For me, it’s baked ham.  When I smell or taste it, the brine of its meat and ginger of its skin, I experience that same detachment Proust describes, like I’m dangling at the end of some ribbon of time.  Stuck between now and then.  It’s December 24, and I’m in bed, my mother’s Christmas ham in the oven, filling the house with clove and Vernors and heat.  It’s December 25, and my father is spreading thick mustard on homemade bread, adding warm ham, making a sandwich.  My brothers and sisters drink Faygo cream soda.  Rosemary Clooney sings in the background.


7  7.  Sadness

In 1928, about ten years before he wrote “White Christmas,” Irving Berlin lost his three-week-old son, Irving Jr., on Christmas day.  Berlin never got over his death.  Every year, on Christmas, he and his wife went to the cemetery, stood by their son’s grave, thought of all the might-have-beens:  days at the beach, school programs and dances, birthdays, graduations, partings and reunions.


8  8.  More Sadness

This Christmas will be the first since the death of my brother, Kevin.  In May, I sat in the funeral home, watched my parents mourn.  They looked like Russian immigrants, newly arrived on Ellis Island, not understanding the process of admission.  They sat.  Listened.  Nodded.  Got their papers stamped.  Passed through the gates.  New citizens.  Just yesterday, I caught my father staring at my brother’s picture on the wall.  My dad looked tired, poor, wretched, tempest-tost.
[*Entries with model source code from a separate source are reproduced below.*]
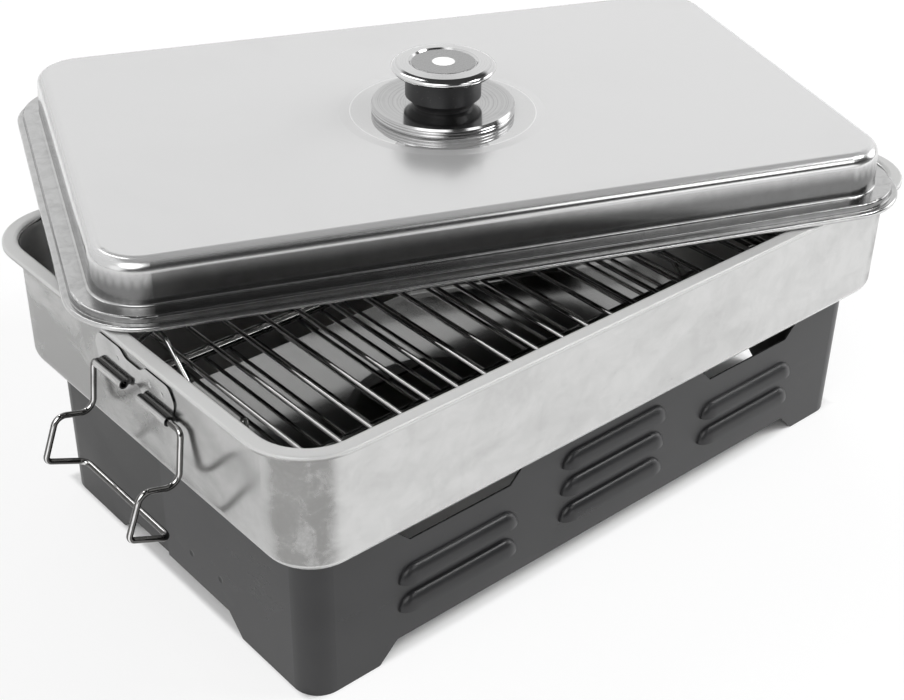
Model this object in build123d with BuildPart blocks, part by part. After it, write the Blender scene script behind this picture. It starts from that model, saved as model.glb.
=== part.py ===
"""Stovetop smoker box: a drawn steel tray with a lid, on a louvred stand with two spirit burners.

Millimetres, +Z up. X runs along the box and Y runs to the back. Every piece is drawn from the
middle of the stand and written from the origin, which is on the ground under the middle of the
box that bounds the whole object. The lid lies on the tray's rim, turned and pushed back, as it
stands while the box is being loaded, and both carrying handles hang down.
"""
import os
from math import cos, radians, sin

from build123d import *

os.makedirs("parts", exist_ok=True)

# ---------------------------------------------------------------- driving dimensions
origin_x = 14.53              # from the middle of the stand
origin_y = 53.2

# stand: two alike U-shaped sheets, lapped at the ends
stand_length = 380.0
stand_width = 222.0
stand_height = 82.0
stand_sheet = 1.0
stand_bend = 14.0             # outer radius of the upright bends
lap_outer = 9.0               # how far the outer sheet of a lap reaches past the middle
lap_inner = 50.0              # how far the inner sheet of a lap reaches past the middle
foot_length = 39.0            # along the long sides, from the corner
foot_width = 56.0             # along the ends, from the corner
foot_height = 10.6
vent_spacing = 102.0          # middle of the stand to the middle of a top vent
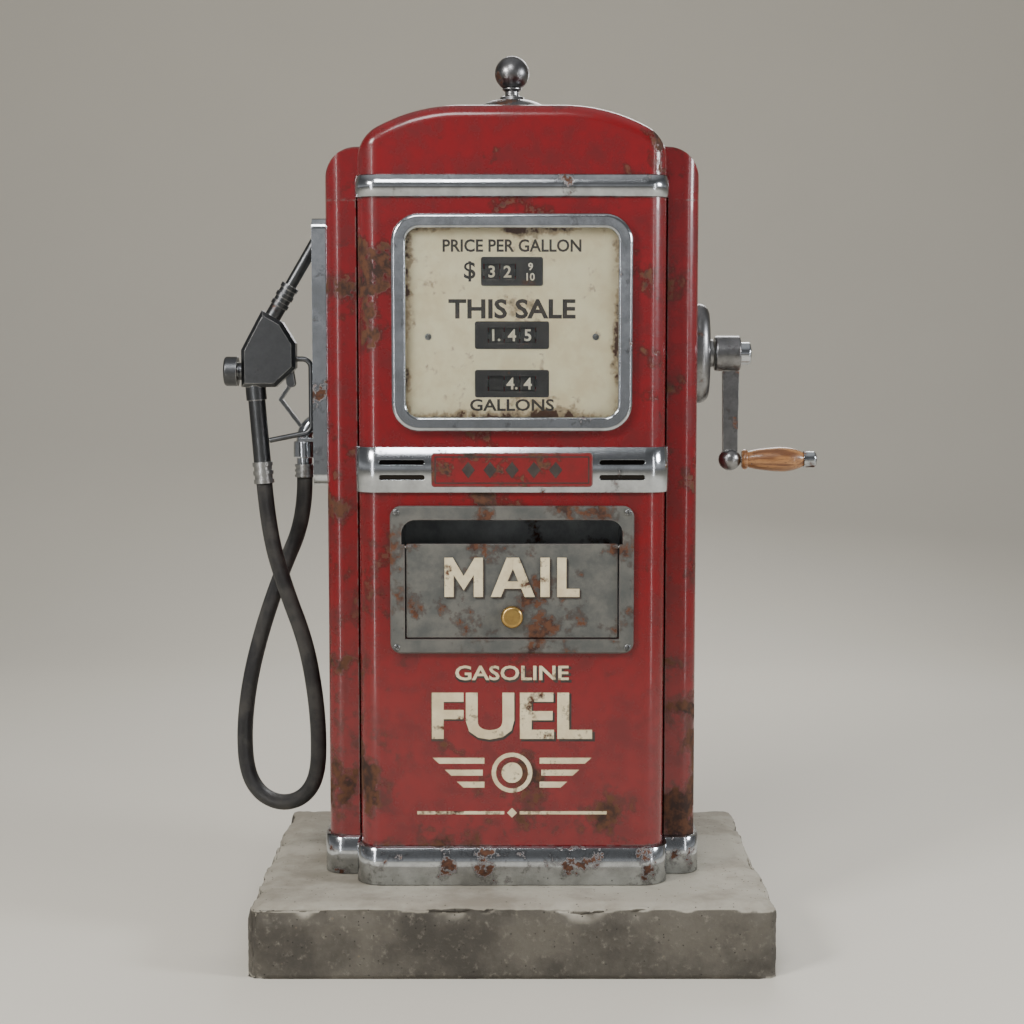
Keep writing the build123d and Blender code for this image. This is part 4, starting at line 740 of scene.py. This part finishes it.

9  9.  Arizona or New York or Beverly Hills

Nobody knows where or when “White Christmas” came into being.  Irving Berlin’s daughter, Linda Emmet, once said, “I believe it was written in either 1938 or ’39, possibly in Arizona, possibly in New York or perhaps in both places.”  Jody Rosen, author of a book about “White Christmas,” said, “Possibly over Christmas in 1937 when he was separated from his family for the first time in Beverly Hills…”  When Bing Crosby originally recorded it, he turned to Berlin and simply said, “I don’t think we have any problems with that one, Irving.”

“White Christmas” is a song without a home, written through loneliness and longing for something temporal, like a snowflake on your tongue.


1  10.  A Little More Pleasure and Sadness

For my wife, it’s pumpkin puff pancakes and eggnog.  The cakes were thick, orange, seeped in butter and maple syrup.  The nog, sweet, golden, freckled with cinnamon or nutmeg.  My wife’s mother started the tradition, everyone sitting around the breakfast nook, tired, eating, drinking.  Roy Orbison on the record player, singing about pretty papers, pretty pencils, ribbons of blue.  My wife’s mother has been gone twenty years now.  But, on Christmas day or the day after or the day after that, my wife will sometimes make pumpkin puff pancakes, and we’ll sit and eat and talk about her mother’s laugh.  The waterfall of it.  How it would leave her breathless and weak.


1  11.  An Abridged List

Bing Crosby didn’t take much credit for the success of “White Christmas.”  He said, “A jackdaw with a cleft palate could have sung it successfully.”  It has been recorded over 500 times.  Some of the other jackdaws who sang it include:
  • Elvis Presley (Irving Berlin thought Presley’s rendition was a sacrilege)
  • Mantovani
  • The Drifters
  • Ernest Tubb, backed up by The Troubadettes
  • Ella Fitzgerald
  • Smokey Robinson & the Miracles
  • Bob Marley
  • The Beach Boys
  • Barbra Streisand
  • The Partridge Family
  • Slim Whitman (sans yodel)
  • New Kids on the Block
  • Neil Diamond (a rocking do-wop version)
  • Boney-M
  • Rockapella
  • Crash Test Dummies (a Halloweeny bossa-nova arrangement that frightens my six-year-old son)
  • The Moody Blues
  • Twisted Sister (heavy metal with a screaming guitar solo)
  • Rascal Flatts
  • Andrea Bocelli (his recording hit the Portuguese and Hungarian Singles Charts)
  • Boy George (think funky, dance-club Irving Berlin)
  • Cee Lo Green
  • Keith Urban
  • Iggy Pop

1  12.  In the Field for Soldiers

Bing Crosby still holds the Guinness record for the biggest-selling single ever.  Fifty million copies of “White Christmas” worldwide.  Bing once tried to explain the song’s popularity:  “I sang it many times in Europe in the field for soldiers, and they’d holler for it.  They’d demand it.  When I’d sing it, they’d all cry.”


1  13.  A Dream

There are bombs exploding.  Mortar shells whistling.  I can hear gunfire in the distance.  I’m four or five, wearing an army uniform, and I’m surrounded by other GIs.  They all look weary, wounded.  My brothers and sisters are among them.  A rocket sails overhead, and we duck, cover our ears.  My brother, Kevin, is in the mud beside me.  He smiles at me.  Then, somehow, the battle sounds fade.  Quiet descends.  And in the quiet, a music box plays, like wind chimes on a clear December morning.  My dad stands up in front of us.  Or is it Bing Crosby?  I can’t tell.  He sings in a deep baritone.  “I’m dreaming…”  Kevin is listening.  I’m listening.  My other siblings are listening.  The war is gone.  We’re all together, thinking of baked ham.  Homemade bread.  Cream soda.  Deep.  White.  Christmas.